⟨

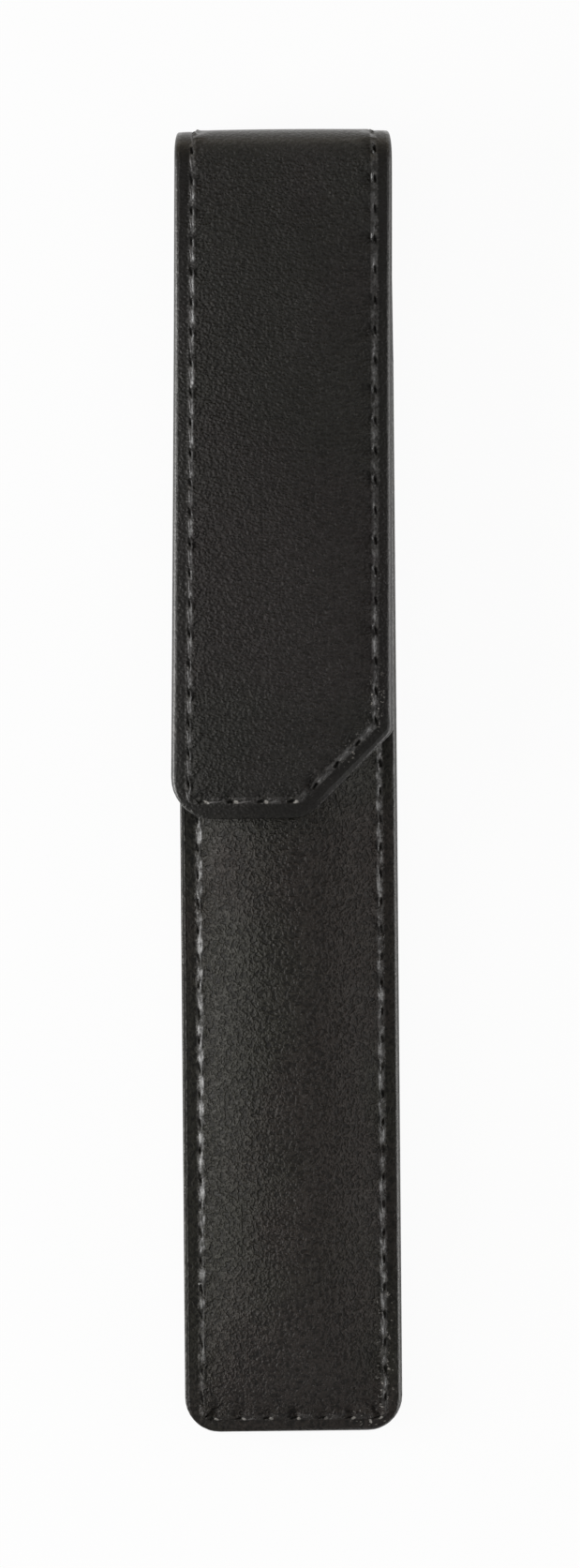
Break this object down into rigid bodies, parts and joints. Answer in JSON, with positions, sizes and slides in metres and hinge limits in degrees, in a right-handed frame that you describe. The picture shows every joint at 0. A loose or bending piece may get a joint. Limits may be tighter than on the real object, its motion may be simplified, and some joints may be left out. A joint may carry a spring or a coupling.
{
  "type": "single pen sleeve",
  "caption": "Slim leather pocket for one pen, with a long flap that folds over the top and lies down the front.",
  "frame": {"origin": "on the back's outer face, at the middle of the closed sleeve's length and of the pocket's width", "axes": "+Y along the sleeve to the fold, +Z from the back to the front, +X across to the flap's cut corner"},
  "size_m": [0.0277, 0.1601, 0.0098],
  "materials": {
    "cover_leather": "black, fine pebble grain, soft sheen, burnished round edges",
    "front_leather": "black, very fine grain, slightly brushed, burnished round edges",
    "lining": "black suede-like lining",
    "board": "bonded leather board",
    "thread": "charcoal sewing thread"
  },
  "bodies": {
    "pocket": {"back_leather": "cover_leather", "back_board": "board", "back_lining": "lining", "front_lining": "lining", "front_leather": "front_leather", "body_thread_front": "thread", "body_thread_back": "thread"},
    "fold_1": {"fold_leather_1": "cover_leather", "fold_lining_1": "lining", "fold_thread_1": "thread"},
    "fold_2": {"fold_leather_2": "cover_leather", "fold_lining_2": "lining", "fold_thread_2": "thread"},
    "fold_3": {"fold_leather_3": "cover_leather", "fold_lining_3": "lining", "fold_thread_3": "thread"},
    "flap": {"flap_leather": "cover_leather", "flap_board": "board", "flap_lining": "lining", "flap_thread_outer": "thread", "flap_thread_inner": "thread"}
  },
  "joints": [
    {"name": "fold_hinge_1", "type": "hinge", "parent": "pocket", "child": "fold_1", "pos_m": [0, 0.07702, 0.00037], "axis": [-1, 0, 0], "range_deg": [0, 45], "stiffness_Nm_per_rad": 0.001},
    {"name": "fold_hinge_2", "type": "hinge", "parent": "fold_1", "child": "fold_2", "pos_m": [0, 0.07963, 0.00298], "axis": [-1, 0, 0], "range_deg": [0, 45], "stiffness_Nm_per_rad": 0.001},
    {"name": "fold_hinge_3", "type": "hinge", "parent": "fold_2", "child": "fold_3", "pos_m": [0, 0.07963, 0.00667], "axis": [-1, 0, 0], "range_deg": [0, 45], "stiffness_Nm_per_rad": 0.001},
    {"name": "fold_hinge_4", "type": "hinge", "parent": "fold_3", "child": "flap", "pos_m": [0, 0.07702, 0.00928], "axis": [-1, 0, 0], "range_deg": [0, 45], "stiffness_Nm_per_rad": 0.001}
  ]
}
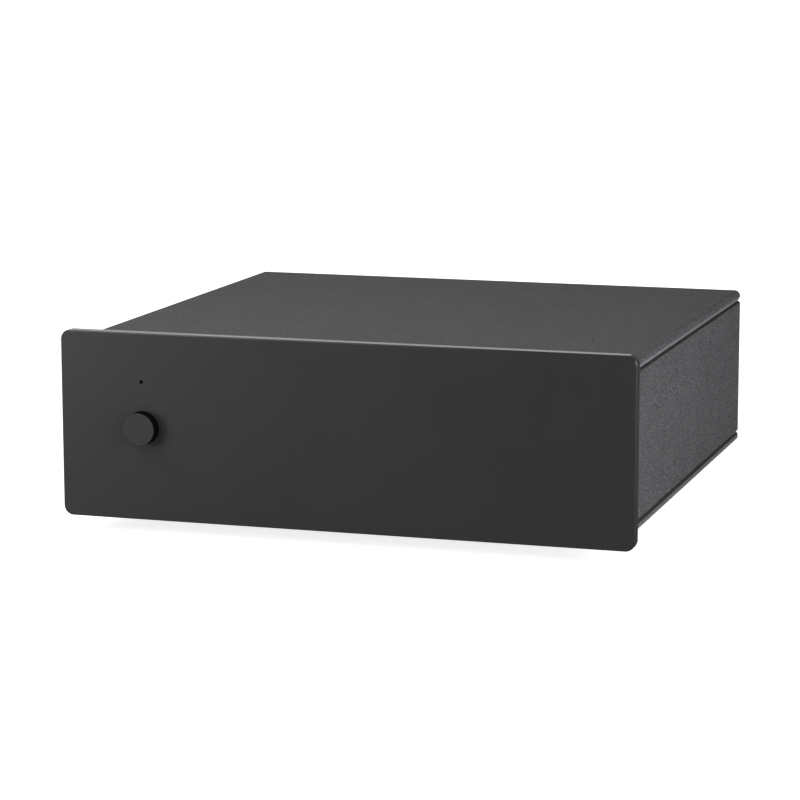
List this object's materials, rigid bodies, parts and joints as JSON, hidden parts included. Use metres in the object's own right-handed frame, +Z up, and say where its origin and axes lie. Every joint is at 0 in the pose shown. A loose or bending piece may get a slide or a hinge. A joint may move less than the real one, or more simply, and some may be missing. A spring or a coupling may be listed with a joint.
{
  "type": "phono preamp",
  "caption": "Flat metal-cased phono preamp: thick rounded front panel with one round power button and a pilot lamp, phono sockets and earth post at the back.",
  "frame": {"origin": "middle of the whole unit's box, on the surface that the feet stand on", "axes": "+Z up, front panel faces -Y, +X to the right of somebody facing the front"},
  "size_m": [0.206, 0.2046, 0.072],
  "materials": {
    "black_anodised": "satin black anodised",
    "powder_coat": "fine textured dark grey powder coat",
    "foot_plastic": "matte",
    "foot_rubber": "matte",
    "black_steel": "black oxide",
    "bright_steel": "zinc plated",
    "black_plastic": "moulded",
    "pale_plastic": "moulded",
    "board_green": "solder resist",
    "lamp_blue": "clear epoxy",
    "film_red": "moulded box",
    "can_black": "shrink sleeve",
    "resistor_blue": "lacquer",
    "aluminium": "extruded",
    "switch_blue": "moulded",
    "gold_plate": "gold plated",
    "white_plastic": "moulded",
    "red_plastic": "moulded",
    "nickel_plate": "nickel plated"
  },
  "bodies": {
    "case": {"front_panel": "black_anodised", "top_cover": "powder_coat", "bottom_cover": "powder_coat", "side_panel_left": "powder_coat", "side_panel_right": "powder_coat", "rear_panel": "powder_coat", "foot_bodies": "foot_plastic", "foot_pads": "foot_rubber", "foot_screws": "black_steel", "side_panel_screws": "black_steel", "rear_panel_screws": "black_steel", "top_cover_screws": "black_steel", "front_panel_screws": "black_steel", "board_standoffs": "bright_steel", "board_screws": "bright_steel", "switch_body": "black_plastic", "front_board": "board_green", "indicator_led": "lamp_blue", "front_board_brackets": "bright_steel", "board_link": "black_plastic", "main_board": "board_green", "film_capacitors": "film_red", "electrolytic_capacitors": "can_black", "relays": "black_plastic", "chips": "black_plastic", "resistors": "resistor_blue", "diodes": "black_plastic", "voltage_regulators": "black_plastic", "heat_sinks": "aluminium", "dip_housing_left": "switch_blue", "dip_housing_right": "switch_blue", "socket_shells": "gold_plate", "socket_contacts": "gold_plate", "socket_insulators_left": "white_plastic", "socket_insulators_right": "red_plastic", "socket_blocks": "black_plastic", "power_jack_body": "black_plastic", "power_jack_pin": "nickel_plate", "ground_stud": "bright_steel", "ground_lock_nut": "bright_steel"},
    "button": {"power_button": "black_anodised", "switch_plunger": "pale_plastic"},
    "earth_washer": {"ground_washer": "gold_plate"},
    "earth_nut": {"ground_nut": "gold_plate"},
    "lever_left_1": {"dip_lever_left_1": "white_plastic"},
    "lever_left_2": {"dip_lever_left_2": "white_plastic"},
    "lever_left_3": {"dip_lever_left_3": "white_plastic"},
    "lever_left_4": {"dip_lever_left_4": "white_plastic"},
    "lever_left_5": {"dip_lever_left_5": "white_plastic"},
    "lever_left_6": {"dip_lever_left_6": "white_plastic"},
    "lever_left_7": {"dip_lever_left_7": "white_plastic"},
    "lever_left_8": {"dip_lever_left_8": "white_plastic"},
    "lever_right_1": {"dip_lever_right_1": "white_plastic"},
    "lever_right_2": {"dip_lever_right_2": "white_plastic"},
    "lever_right_3": {"dip_lever_right_3": "white_plastic"},
    "lever_right_4": {"dip_lever_right_4": "white_plastic"},
    "lever_right_5": {"dip_lever_right_5": "white_plastic"},
    "lever_right_6": {"dip_lever_right_6": "white_plastic"},
    "lever_right_7": {"dip_lever_right_7": "white_plastic"},
    "lever_right_8": {"dip_lever_right_8": "white_plastic"}
  },
  "joints": [
    {"name": "button_press", "type": "slide", "parent": "case", "child": "button", "axis": [0, 1, 0], "range_m": [0, 0.0018], "stiffness_N_per_m": 1000, "springref_m": -0.001},
    {"name": "earth_washer_slide", "type": "slide", "parent": "case", "child": "earth_washer", "axis": [0, 1, 0], "range_m": [0, 0.0028]},
    {"name": "earth_nut_turn", "type": "hinge", "parent": "earth_washer", "child": "earth_nut", "pos_m": [0.022, 0.0974, 0.034], "axis": [0, 1, 0], "range_deg": [0, 1440.01]},
    {"name": "lever_left_1_slide", "type": "slide", "parent": "case", "child": "lever_left_1", "axis": [0, 1, 0], "range_m": [0, 0.002]},
    {"name": "lever_left_2_slide", "type": "slide", "parent": "case", "child": "lever_left_2", "axis": [0, 1, 0], "range_m": [0, 0.002]},
    {"name": "lever_left_3_slide", "type": "slide", "parent": "case", "child": "lever_left_3", "axis": [0, 1, 0], "range_m": [0, 0.002]},
    {"name": "lever_left_4_slide", "type": "slide", "parent": "case", "child": "lever_left_4", "axis": [0, 1, 0], "range_m": [0, 0.002]},
    {"name": "lever_left_5_slide", "type": "slide", "parent": "case", "child": "lever_left_5", "axis": [0, 1, 0], "range_m": [0, 0.002]},
    {"name": "lever_left_6_slide", "type": "slide", "parent": "case", "child": "lever_left_6", "axis": [0, 1, 0], "range_m": [0, 0.002]},
    {"name": "lever_left_7_slide", "type": "slide", "parent": "case", "child": "lever_left_7", "axis": [0, 1, 0], "range_m": [0, 0.002]},
    {"name": "lever_left_8_slide", "type": "slide", "parent": "case", "child": "lever_left_8", "axis": [0, 1, 0], "range_m": [0, 0.002]},
    {"name": "lever_right_1_slide", "type": "slide", "parent": "case", "child": "lever_right_1", "axis": [0, 1, 0], "range_m": [0, 0.002]},
    {"name": "lever_right_2_slide", "type": "slide", "parent": "case", "child": "lever_right_2", "axis": [0, 1, 0], "range_m": [0, 0.002]},
    {"name": "lever_right_3_slide", "type": "slide", "parent": "case", "child": "lever_right_3", "axis": [0, 1, 0], "range_m": [0, 0.002]},
    {"name": "lever_right_4_slide", "type": "slide", "parent": "case", "child": "lever_right_4", "axis": [0, 1, 0], "range_m": [0, 0.002]},
    {"name": "lever_right_5_slide", "type": "slide", "parent": "case", "child": "lever_right_5", "axis": [0, 1, 0], "range_m": [0, 0.002]},
    {"name": "lever_right_6_slide", "type": "slide", "parent": "case", "child": "lever_right_6", "axis": [0, 1, 0], "range_m": [0, 0.002]},
    {"name": "lever_right_7_slide", "type": "slide", "parent": "case", "child": "lever_right_7", "axis": [0, 1, 0], "range_m": [0, 0.002]},
    {"name": "lever_right_8_slide", "type": "slide", "parent": "case", "child": "lever_right_8", "axis": [0, 1, 0], "range_m": [0, 0.002]}
  ],
  "couplings": [
    {"joint": "earth_nut_turn", "follows": "earth_washer_slide", "rad_per_m": 8976}
  ]
}
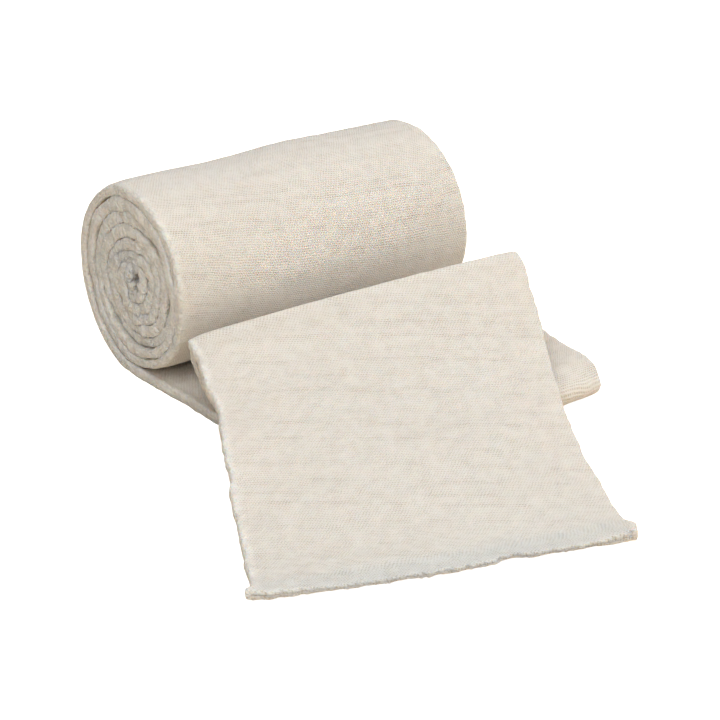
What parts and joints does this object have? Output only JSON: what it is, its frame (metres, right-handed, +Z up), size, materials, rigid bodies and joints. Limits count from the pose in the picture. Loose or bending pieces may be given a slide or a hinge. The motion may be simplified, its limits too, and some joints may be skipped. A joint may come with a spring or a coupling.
{
  "type": "tubular bandage roll",
  "caption": "Flat knitted tube of cream elastic bandage wound into a roll, with its loose end laid out in front over two folds.",
  "frame": {"origin": "on the surface it rests on, below the middle of the whole piece's box", "axes": "+Z up; +X along the roll's axis, towards the roll's hidden end; -Y towards the cut end of the loose cloth"},
  "size_m": [0.1457, 0.1913, 0.0609],
  "materials": {
    "knit": "soft matt cotton and elastic rib knit, undyed cream"
  },
  "bodies": {
    "root": {"bandage": "knit"}
  },
  "joints": []
}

⟩

SHORT PROBLEM>
Identify and list each line with the word "handed".

WRITTEN ANSWER>
Break this object down into rigid bodies, parts and joints. Answer in JSON, with positions, sizes and slides in metres and hinge limits in degrees, in a right-handed frame that you describe. The picture shows every joint at 0. A loose or bending piece may get a joint. Limits may be tighter than on the real object, its motion may be simplified, and some joints may be left out. A joint may carry a spring or a coupling.
List this object's materials, rigid bodies, parts and joints as JSON, hidden parts included. Use metres in the object's own right-handed frame, +Z up, and say where its origin and axes lie. Every joint is at 0 in the pose shown. A loose or bending piece may get a slide or a hinge. A joint may move less than the real one, or more simply, and some may be missing. A spring or a coupling may be listed with a joint.
What parts and joints does this object have? Output only JSON: what it is, its frame (metres, right-handed, +Z up), size, materials, rigid bodies and joints. Limits count from the pose in the picture. Loose or bending pieces may be given a slide or a hinge. The motion may be simplified, its limits too, and some joints may be skipped. A joint may come with a spring or a coupling.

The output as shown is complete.